Poursuivant dans une argumentation soigneusement calibrée pour dissimuler leurs intentions fondamentales (fondamentalistes), les initiants affirment que le «déremboursement» des IVG réduira les coûts de la santé et les cotisations d'assurance-maladie, supposées être fixées en fonction de ce coût. Or les IVG ne représentent que trois dixièmes de pour mille des primes d'assurance-maladie. Leur « déremboursement » par l'assurance de base ne changerait donc rien aux cotisations perçues auprès des assurés. D'ailleurs, il n'y a pas réellement en Suisse d'«explosion» des coûts de la santé mais une augmentation continue, car  la population vieillit, a donc besoin de plus en plus de soins, que les exigences individuelles et sociales de bien-être s'accroissent, et qu'on utilise et consomme des appareils et des médicaments de plus en plus sophistiqués et donc de plus en plus coûteux). Il y a en revanche une «explosion» des primes d'assurance : en 2010, quand les coûts de la santé augmentaient de 1,8 %, les primes d'assurance augmentaient cinq fois plus, de 8,7 %. Mais les IVG n'y sont pour rien.
Nous sommes donc, avec l'initiative pour le déremboursement des IVG, face à une offensive qui ne dit pas son nom, lancée pour revenir sur un droit conquis de haute lutte par les femmes, et ratifié à une écrasante majorité par le peuple il y a onze ans. Cette offensive ne se présente pas pour ce qu'elle est, parce que ses initiants savent pertinemment qu'exposer sincèrement leur objectif les conduirait immanquablement à l'échec. Ils commencent donc par réduire les possibilités matérielles des femmes socialement les plus modestes d'exercer leur droit à choisir d'être mères ou de ne pas l'être.

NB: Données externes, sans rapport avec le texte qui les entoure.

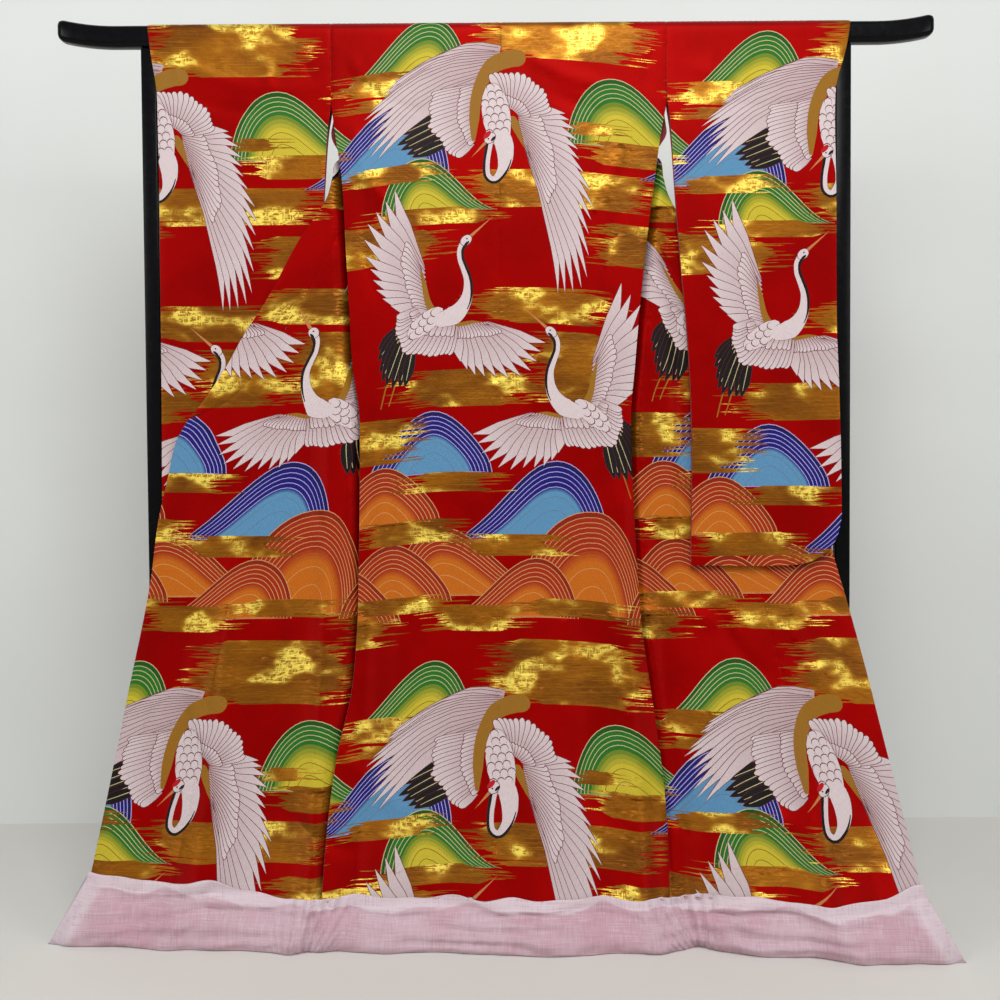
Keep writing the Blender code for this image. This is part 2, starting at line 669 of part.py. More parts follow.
def make_stand():
    make_bar()
    for side, tag in ((LEFT, "left"), (RIGHT, "right")):
        inner, outer = sorted((side * POST_OUTER, side * (POST_OUTER - POST_WIDTH)))
        post_top = BAR_TOP - 2 * BAR_HALF_HEIGHT - JOINT_GAP
        make_block(
            f"upright_{tag}",
            (inner, -POST_DEPTH / 2, FOOT_HEIGHT + JOINT_GAP),
            (outer, POST_DEPTH / 2, post_top),
            0.003,
        )
        make_foot(f"foot_{tag}", (inner + outer) / 2)
    rail_end = POST_OUTER - POST_WIDTH - JOINT_GAP
    make_block(
        "lower_rail",
        (-rail_end, -0.010, RAIL_BOTTOM),
        (rail_end, 0.010, RAIL_BOTTOM + RAIL_HEIGHT),
        0.003,
    )


def make_foot(name, middle):
    """A sled foot: flat below, with its back falling in a curve from the post to both tips."""
    sections = []
    for i in range(13):
        y = FOOT_REACH * (i / 6.0 - 1.0)
        away = max(0.0, abs(y) - 0.030) / (FOOT_REACH - 0.030)
        height = FOOT_TIP + (FOOT_HEIGHT - FOOT_TIP) * (1.0 - smooth(away))
        half = FOOT_WIDTH / 2 * (1.0 - 0.18 * away)
        top = half - 0.006
        ring = [
            (middle - half, y, 0.0),
            (middle + half, y, 0.0),
            (middle + half, y, height - 0.008),
            (middle + top, y, height),
            (middle - top, y, height),
            (middle - half, y, height - 0.008),
        ]
        sections.append(ring)
    return make_loft(name, sections[::-1], "black_lacquer")


def centre_on_floor():
    """Moves the whole part so that the origin is under the middle of its footprint."""
    bpy.context.view_layer.update()
    graph = bpy.context.evaluated_depsgraph_get()
    depths = []
    for obj in bpy.context.scene.objects:
        solid = obj.evaluated_get(graph)
        depths += [corner[1] for corner in solid.bound_box]
    shift = -(min(depths) + max(depths)) / 2
    for obj in bpy.context.scene.objects:
        obj.location.y = shift


def main():
    for obj in list(bpy.data.objects):
        bpy.data.objects.remove(obj, do_unlink=True)
    make_stand()
    for side in (LEFT, RIGHT):
        make_back(side)
        make_front_pieces(side)
        make_sleeve(side)
    make_neck_collar()
    make_hem_band()
    centre_on_floor()


main()
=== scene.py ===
"""Dresses the uchikake on its stand: crane brocade, lining, gauze hem cover and lacquer.

Metres, +Z up. -Y is the side that shows the garment's back. Each panel is a thin shell on the same
hanging form as its solid. Its outer face is cut along the outlines of the woven pattern, so that a
crane's feather or a hill's contour is an edge of the mesh.
"""

import logging
import math
import random
from collections.abc import Callable, Sequence
from dataclasses import dataclass, field, replace
from enum import Enum
from typing import NamedTuple

import bpy
import numpy as np
from mathutils import Matrix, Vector
from mathutils.geometry import delaunay_2d_cdt

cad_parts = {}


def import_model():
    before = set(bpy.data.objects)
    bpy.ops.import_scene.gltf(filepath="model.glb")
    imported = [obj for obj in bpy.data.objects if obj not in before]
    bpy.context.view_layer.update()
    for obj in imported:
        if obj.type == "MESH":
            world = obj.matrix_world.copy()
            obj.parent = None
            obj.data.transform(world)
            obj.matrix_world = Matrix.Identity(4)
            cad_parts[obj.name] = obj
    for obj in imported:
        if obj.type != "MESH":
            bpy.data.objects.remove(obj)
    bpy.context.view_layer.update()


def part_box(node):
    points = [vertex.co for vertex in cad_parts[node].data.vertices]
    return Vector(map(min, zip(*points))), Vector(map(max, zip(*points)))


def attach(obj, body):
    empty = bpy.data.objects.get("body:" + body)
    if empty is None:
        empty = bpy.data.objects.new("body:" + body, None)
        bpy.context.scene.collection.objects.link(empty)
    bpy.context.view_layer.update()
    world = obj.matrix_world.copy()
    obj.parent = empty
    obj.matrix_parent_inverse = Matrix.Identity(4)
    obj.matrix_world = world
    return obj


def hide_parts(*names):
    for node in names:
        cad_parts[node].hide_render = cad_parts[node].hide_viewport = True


log = logging.getLogger("uchikake")


# ---------------------------------------------------------------- the woven pattern

DRAFT_UNIT = (0.001895, 0.00185)  # metres to one square of the pattern's draft, across and up
REPEAT_WIDE = 334.0     # draft squares from one repeat to the next along the bar
REPEAT_TALL = 650.0     # and down the cloth
DRAFT_ORIGIN = (0.0, 1.533)  # metres: X and height of the diving crane's shoulders

Point = tuple[float, float]
Colour = tuple[float, float, float]


def linear(code: str) -> Colour:
    """Turns an sRGB hex code into linear numbers.

    Args:
        code: Six hex digits, with or without a hash.

    Returns:
        Red, green and blue from 0 to 1, linear.
    """
    digits = code.lstrip("#")
    values = [int(digits[i : i + 2], 16) / 255.0 for i in (0, 2, 4)]
    shown = [v / 12.92 if v <= 0.04045 else ((v + 0.055) / 1.055) ** 2.4 for v in values]
    return shown[0], shown[1], shown[2]


class Yarn(Enum):
    """What a place on the outer face is woven in."""

    SATIN = 0
    FOIL = 1
    FLOSS = 2


class Dye(Enum):
    """The colours of the floss, as sRGB."""

    FEATHER_TIP = "cdbdbe"
    FEATHER_ROOT = "b19899"
    FEATHER_LINE = "5c1822"
    BLACK = "0c0405"
    OCHRE = "8f6114"
    CROWN = "b00810"
    BEAK = "b57444"
    EYE = "20100f"
    PALE_LINE = "b9ae80"
    BROWN_LINE = "6e4f0c"
    LEAF = "22661a"
    LEAF_DEEP = "144c0e"
    LEMON = "bdab2c"
    NAVY = "150a66"
    NAVY_DEEP = "0e064c"
    LILAC_LINE = "a29ed0"
    SKY = "5686aa"
    GREY_LINE = "5c7084"
    EMBER = "962200"
    EMBER_DEEP = "801600"
    MARIGOLD = "b85e06"
    ROSE_LINE = "c48c54"


@dataclass(frozen=True)
class Shape:
    """One filled outline of the pattern's draft, in draft squares.

    A later shape covers an earlier one. Its colour runs from one dye to another between two places,
    or lies at a share of the way between them.
    """

    yarn: Yarn
    outline: np.ndarray
    near: Dye | None = None
    far: Dye | None = None
    span: np.ndarray | None = None
    blend: float = 0.0


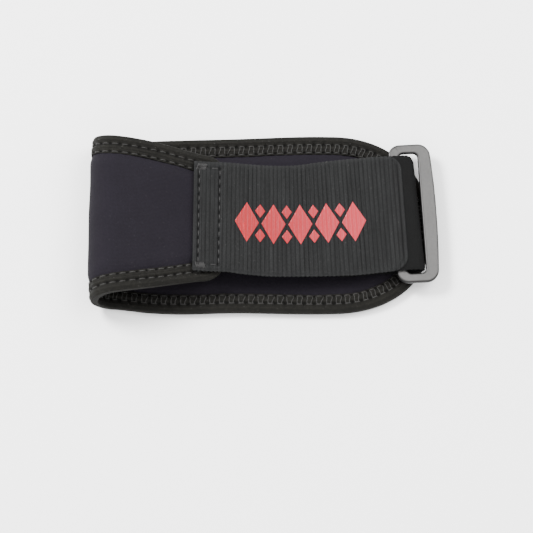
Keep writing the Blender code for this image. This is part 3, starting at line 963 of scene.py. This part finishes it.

Sous-jacente, il y a cette idée que l'avortement est une faute, et que cette faute doit se payer. Comme on ne peut plus la faire payer de la prison, ou du charcutage à l'aiguille à tricoter sur la table de cuisine d'une « faiseuse d'ange », on la fait payer par le déremboursement de l'acte médical qu'est, quand elle légale, une IVG. Les seuls gagnants d'un tel retour en arrière seront les assureurs-maladie, vendeurs d'assurances complémentaires -il n'y aurait pas un avortement de moins, seulement des contrats d'assurance de plus.

Une « affaire privée », le remboursement des IVG ? Une affaire tout court, pour les assureurs, leur déremboursement.